> **DO THIS**: Return only the lines running from the line with "---- whole object" down to the line with "obj.data = obj.data.copy()", both included, exactly as they appear.

=-=-=

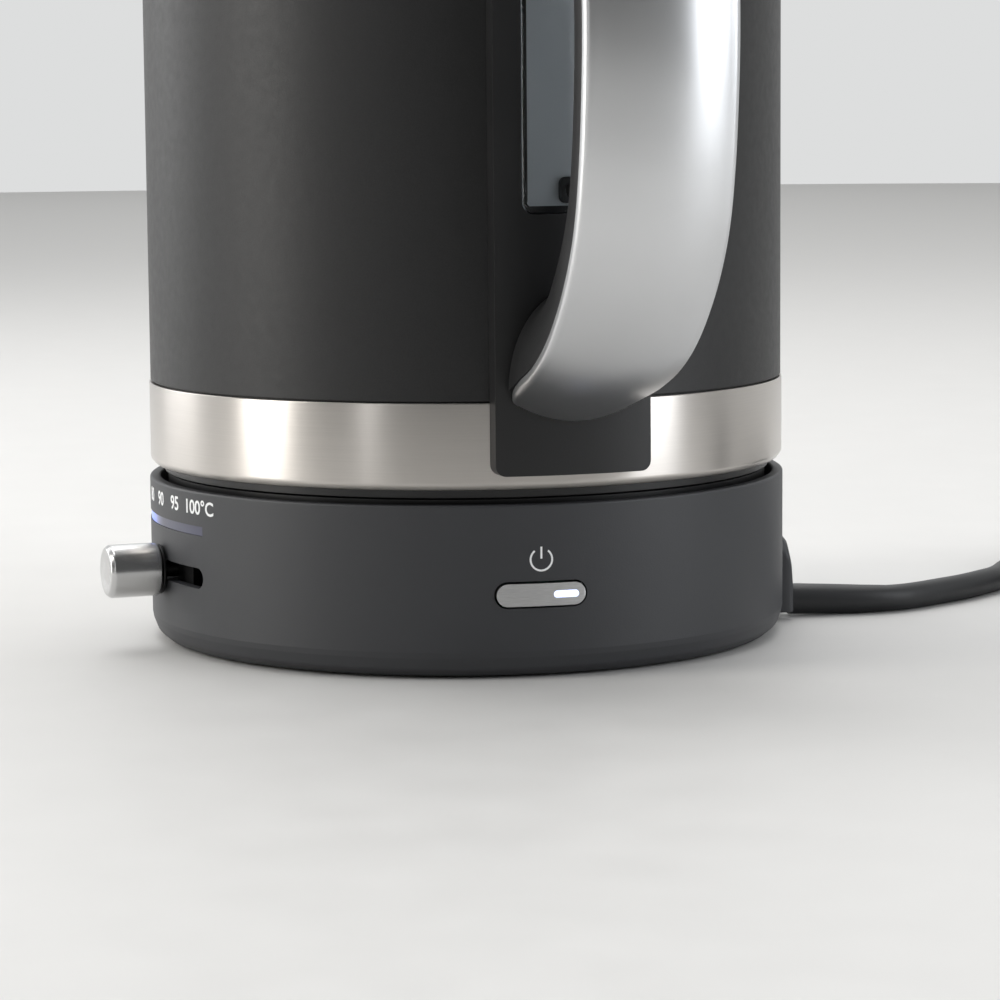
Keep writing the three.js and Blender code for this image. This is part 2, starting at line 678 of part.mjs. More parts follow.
function handleGrip() {
  const bores = HANDLE_SCREW_Z.flatMap((z) => [
    radialRod(SCREW_R + GAP, 0, z, 80, 95, 12),
    radialRod(3 + GAP, 0, z, 91.7, 135, 12),
  ]);
  const latchRoom = box(60, CAP.x, -6 - GAP, 6 + GAP, LATCH_Z[0] - GAP, LATCH_Z[1] + GAP);
  return cut(shellBlock(gripSection), ...bores, latchRoom, buttonPrism(2 * GAP, LATCH_Z[0] - GAP));
}

function handleScrew(z) {
  return join(radialRod(SCREW_R, 0, z, 81, 93, 12), radialRod(3, 0, z, 92, 94.4, 12));
}

// The plate between the kettle's wall and the handle, with the sight gauge's opening.
function plateOutline(grow) {
  const [low, high] = WINDOW_Z;
  return [roundedRectangle(WINDOW_W + 2 * grow, high - low + 2 * grow, 2.6 + grow), (low + high) / 2];
}

function handlePlate() {
  const [low, high] = PLATE_Z;
  const outline = radialPrism(roundedRectangle(PLATE_W, high - low, 2.4), 0, (low + high) / 2, 60, 90);
  const slab = sector(60, PLATE_R, low - 1, high + 1, -20, 20, 10).intersect(outline);
  const [opening, middle] = plateOutline(GAP);
  const hingeRoom = box(50, 79 + GAP, -13, 13, 221.7, 260);
  const aboveCollar = box(50, 79 + GAP, -30, 30, COLLAR_TOP - GAP, 260);
  const latchRoom = box(50, 90, -6 - GAP, 6 + GAP, LATCH_Z[0] - GAP, LATCH_Z[1] + GAP);
  const screwHoles = HANDLE_SCREW_Z.map((z) => radialRod(SCREW_R + GAP, 0, z, 50, 90, 12));
  const window = radialPrism(opening, 0, middle, 50, 95);
  return cut(slab, bodyEnvelope(GAP), window, hingeRoom, aboveCollar, latchRoom, ...screwHoles);
}

// A clear box, open at the back, that the water rises in.
function sightWindow() {
  const [outline, middle] = plateOutline(0);
  const [cavity] = plateOutline(-1.4);
  const block = radialPrism(outline, 0, middle, 70, 90);
  const front = sector(50, PLATE_R + 0.1, 100, 210, -20, 20, 10);
  const hollow = sector(50, PLATE_R - 1.4, 100, 210, -20, 20, 10);
  const chamber = radialPrism(cavity, 0, middle, 70, 90).intersect(hollow);
  return cut(block.intersect(front), bodyEnvelope(2 * GAP), chamber);
}

function gaugePort(z) {
  return cut(radialRod(3, 0, z, 73.6, 82, 16), radialRod(1.8, 0, z, 60, 90, 12));
}

// ---- lid release ----
function raisedShell(u) {
  const [outer, inner] = shellSection(u);
  return [outer.map(([y, h]) => [y, h + 0.9]), inner.map(([y]) => [y, -12])];
}

function lidButton() {
  return buttonPrism(0, CAP.low).intersect(shellBlock(raisedShell));
}

function lidButtonSpring() {
  return tube(2.2, 3.1, LATCH_Z[0], CAP.low - GAP, 12).translate([CAP.x + 2.4, 0, 0]);
}

function lidLatch() {
  return box(60.4, 101, -6, 6, ...LATCH_Z);
}

function makeKettle() {
  const kettle = new THREE.Group();
  kettle.add(
    mesh("kettle_connector", kettleConnector(), BLACK_PLASTIC),
    mesh("bottom_skirt", bottomSkirt(), BLACK_PLASTIC),
    mesh("steel_band", steelBand(), BRUSHED_STEEL),
    mesh("body_wall", bodyWall(), BLACK_COAT),
    mesh("inner_vessel", innerVessel(), STEEL),
    mesh("heater_plate", heaterPlate(), SATIN_ALUMINIUM),
    mesh("temperature_sensor", temperatureSensor(), STEEL),
    mesh("rim_collar", rimCollar(), BLACK_PLASTIC),
    mesh("spout", spout(), BLACK_COAT),
    mesh("spout_filter", spoutFilter(), BLACK_PLASTIC),
    mesh("handle_plate", handlePlate(), BLACK_PLASTIC),
    mesh("sight_window", sightWindow(), CLEAR),
    mesh("gauge_port_lower", gaugePort(PORT_Z[0]), RUBBER),
    mesh("gauge_port_upper", gaugePort(PORT_Z[1]), RUBBER),
    mesh("handle_shell", handleShell(), SATIN_ALUMINIUM),
    mesh("handle_grip", handleGrip(), BLACK_PLASTIC),
    mesh("handle_screw_lower", handleScrew(HANDLE_SCREW_Z[0]), STEEL),
    mesh("handle_screw_upper", handleScrew(HANDLE_SCREW_Z[1]), STEEL),
    mesh("lid_cover", lidCover(), BLACK_COAT),
    mesh("lid_liner", lidLiner(), BLACK_PLASTIC),
    mesh("lid_seal", lidSeal(), RUBBER),
    mesh("lid_hinge_pin", pinRod(HINGE.pin, 12.3), STEEL),
    mesh("lid_spring", springRing(), STEEL),
    mesh("lid_button", lidButton(), BLACK_PLASTIC),
    mesh("lid_button_spring", lidButtonSpring(), STEEL),
    mesh("lid_latch", lidLatch(), BLACK_PLASTIC),
  );
  return kettle;
}

// ---- cord ----
// The way the lead lies on the table, from the boss to where it joins the coil.
const CORD_Z = CORD_D / 2 + 0.05;
const CORD_ROUTE = [
  [11.8, 83.6, EXIT_Z],
  [12.7, 89.6, 5.0],
  [13.7, 95.6, 4.6],
  [14.6, 101.6, 4.2],
  [15.1, 107.4, 3.85],
  [14.6, 113.4, 3.6],
  [12.2, 120.2, CORD_Z],
  [8.6, 127.6, CORD_Z],
  [4.4, 136.0, CORD_Z],
  [-1.4, 144.8, CORD_Z],
  [-7.4, 152.6, CORD_Z],
  [-15.8, 159.4, CORD_Z],
  [-24.4, 166.2, CORD_Z],
  [-33.0, 172.9, CORD_Z],
  [-41.6, 179.7, CORD_Z],
  [-50.3, 186.5, CORD_Z],
];
const RELIEF_POINTS = 4; // the strain relief covers the route up to this point

// From the top turn of the coil to the back of the plug.
const TAIL_ROUTE = [
  [-15.3, 253.6, 9.4],
  [-6.4, 250.6, 9.9],
  [2.2, 246.6, 11.8],
  [10.4, 242.4, 14.8],
  [18.8, 239.2, 17.4],
  [27.4, 238, 18.4],
  [33.6, 238, 18.6],
];
const PLUG = { x: 34, y: 238, z: 18.6, r: 18.5, length: 62, pinLength: 19, pinHalf: 9.5 };
const TIE_ANGLE = 20;

function cordTube(route) {
  const curve = new THREE.CatmullRomCurve3(route.map((p) => new THREE.Vector3(...p)));
  const section = new THREE.Shape();
  section.absarc(0, 0, CORD_D / 2 - 0.05, 0, 2 * Math.PI, false);
  const steps = Math.ceil(curve.getLength() / (2.5 * CORD_D));
  const sweep = { steps, bevelEnabled: false, extrudePath: curve, curveSegments: 8 };
  return solid(new THREE.ExtrudeGeometry(section, sweep));
}

// A tapered rubber sleeve over the first stretch of the cord.
function cordRelief() {
  const start = new THREE.Vector3(...CORD_ROUTE[0]);
  const end = new THREE.Vector3(...CORD_ROUTE[RELIEF_POINTS]);
  const along = end.clone().sub(start);
  start.addScaledVector(along, -0.1);
  const length = end.distanceTo(start) - 4 * GAP;
  const sleeve = new THREE.CylinderGeometry(3.5, 4.15, length, 12).translate(0, length / 2, 0);
  const turn = new THREE.Quaternion().setFromUnitVectors(new THREE.Vector3(0, 1, 0), along.normalize());
  const place = new THREE.Matrix4().compose(start, turn, new THREE.Vector3(1, 1, 1));
  return solid(sleeve.applyMatrix4(place));
}

function aroundCoil(made) {
  return made.translate([COIL.x, COIL.y, 0]);
}

function coilTie(grow) {
  const frame = cut(
    box(COIL.r - 8.1 - grow, COIL.r + 8.1 + grow, -5 - grow, 5 + grow, 0, 14.2 + grow),
    box(COIL.r - 7 + grow, COIL.r + 7 - grow, -6 - grow, 6 + grow, 1 + grow, 13.1 - grow),
  );
  return aroundCoil(frame.rotate([0, 0, TIE_ANGLE]));
}

// The outer shape of the coil's turns: two side by side on the table and one on top of them.
function cordCoil() {
  const [low, high] = [COIL.r - CORD_D, COIL.r + CORD_D];
  const top = [[high, 5], [COIL.r + 3, 12.7], [COIL.r - 3, 12.7], [low, 5]];
  const ring = turned([[low, 0.05], [high, 0.05], ...top], 32);
  return cut(aroundCoil(ring), coilTie(GAP));
}

function cordRun() {
  const clearOfCoil = aroundCoil(disc(COIL.r + CORD_D + GAP, 0, 20, 32));
  return cut(cordTube(CORD_ROUTE.slice(RELIEF_POINTS)), clearOfCoil);
}

function cordTail() {
  const clearOfCoil = aroundCoil(disc(COIL.r + CORD_D + GAP, -5, 30, 32));
  return cut(cordTube(TAIL_ROUTE), clearOfCoil);
}

function plugBody() {
  const { x, y, z, r, length } = PLUG;
  const front = length - 2;
  const body = turned([
    [0, 0], [4.4, 0], [5.6, 20], [9, 23], [15, 31], [r - 0.6, 38], [r, 42], [r, front], [r - 2, length],
    [0, length],
  ], 24);
  return body.rotate([0, 90, 0]).translate([x, y, z]);
}

function plugPin(side) {
  const { x, y, z, length, pinLength, pinHalf } = PLUG;
  const pin = turned([[0, 0], [2.4, 0], [2.4, pinLength - 1.5], [1.2, pinLength], [0, pinLength]], 12);
  return pin.rotate([0, 90, 0]).translate([x + length + GAP, y + side * pinHalf, z]);
}

function makeCord() {
  const cord = new THREE.Group();
  cord.add(
    mesh("cord_relief", cordRelief(), RUBBER),
    mesh("cord_run", cordRun(), RUBBER),
    mesh("cord_coil", cordCoil(), RUBBER),
    mesh("cord_tie", coilTie(0), RUBBER),
    mesh("cord_tail", cordTail(), RUBBER),
    mesh("plug_body", plugBody(), RUBBER),
    mesh("plug_pin_1", plugPin(-1), STEEL),
    mesh("plug_pin_2", plugPin(1), STEEL),
  );
  return cord;
}

// ---- whole object ----
const electricKettle = new THREE.Group();
electricKettle.add(makeBase(), makeKettle(), makeCord());

export default electricKettle;
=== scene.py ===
"""Electric kettle on a power base: the pieces that are seen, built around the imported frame. Metres, +Z up."""

import math

import bmesh
import bpy
from mathutils import Matrix, Vector


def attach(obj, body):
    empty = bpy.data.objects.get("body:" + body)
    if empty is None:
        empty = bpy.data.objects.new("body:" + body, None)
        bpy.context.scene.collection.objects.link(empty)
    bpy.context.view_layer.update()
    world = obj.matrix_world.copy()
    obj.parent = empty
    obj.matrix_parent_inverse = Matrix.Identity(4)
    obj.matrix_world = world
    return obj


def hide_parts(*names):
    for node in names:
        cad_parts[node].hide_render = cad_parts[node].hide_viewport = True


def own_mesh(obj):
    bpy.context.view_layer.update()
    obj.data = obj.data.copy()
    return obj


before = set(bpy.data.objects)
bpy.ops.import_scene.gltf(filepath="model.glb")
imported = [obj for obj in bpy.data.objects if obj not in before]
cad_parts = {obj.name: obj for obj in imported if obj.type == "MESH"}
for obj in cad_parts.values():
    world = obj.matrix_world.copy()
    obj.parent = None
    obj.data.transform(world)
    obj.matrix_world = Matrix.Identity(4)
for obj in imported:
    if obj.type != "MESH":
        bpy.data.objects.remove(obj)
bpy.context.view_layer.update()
MM = 0.001


def shown(name, data):
    """A new object in the scene."""
    made = bpy.data.objects.new(name, data)
    bpy.context.scene.collection.objects.link(made)
    return made


# ---- camera ----
# A long lens a little above table height looks across the base and the foot of the handle. The frame is
# wider to the right of the kettle than to the left, which the shift gives.
CAMERA_PLACE = Vector((0.8118, -0.2591, 0.1359))
CAMERA_DOWN = math.radians(6.907)
CAMERA_ROLL = math.radians(-0.563)
lens = bpy.data.cameras.new("camera")
lens.lens = 121.48
lens.sensor_width = 36
lens.shift_x = 0.0334
lens.clip_start = 0.01
camera = shown("camera", lens)
level = Vector((-CAMERA_PLACE.x, -CAMERA_PLACE.y, 0)).normalized()
ahead = level * math.cos(CAMERA_DOWN) - Vector((0, 0, 1)) * math.sin(CAMERA_DOWN)
camera.matrix_world = (
    Matrix.Translation(CAMERA_PLACE)
    @ ahead.to_track_quat("-Z", "Y").to_matrix().to_4x4()
    @ Matrix.Rotation(CAMERA_ROLL, 4, "Z")
)
bpy.context.scene.camera = camera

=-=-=

> **RESULT OF THIS TASK**:
// ---- whole object ----
const electricKettle = new THREE.Group();
electricKettle.add(makeBase(), makeKettle(), makeCord());

export default electricKettle;
=== scene.py ===
"""Electric kettle on a power base: the pieces that are seen, built around the imported frame. Metres, +Z up."""

import math

import bmesh
import bpy
from mathutils import Matrix, Vector


def attach(obj, body):
    empty = bpy.data.objects.get("body:" + body)
    if empty is None:
        empty = bpy.data.objects.new("body:" + body, None)
        bpy.context.scene.collection.objects.link(empty)
    bpy.context.view_layer.update()
    world = obj.matrix_world.copy()
    obj.parent = empty
    obj.matrix_parent_inverse = Matrix.Identity(4)
    obj.matrix_world = world
    return obj


def hide_parts(*names):
    for node in names:
        cad_parts[node].hide_render = cad_parts[node].hide_viewport = True


def own_mesh(obj):
    bpy.context.view_layer.update()
    obj.data = obj.data.copy()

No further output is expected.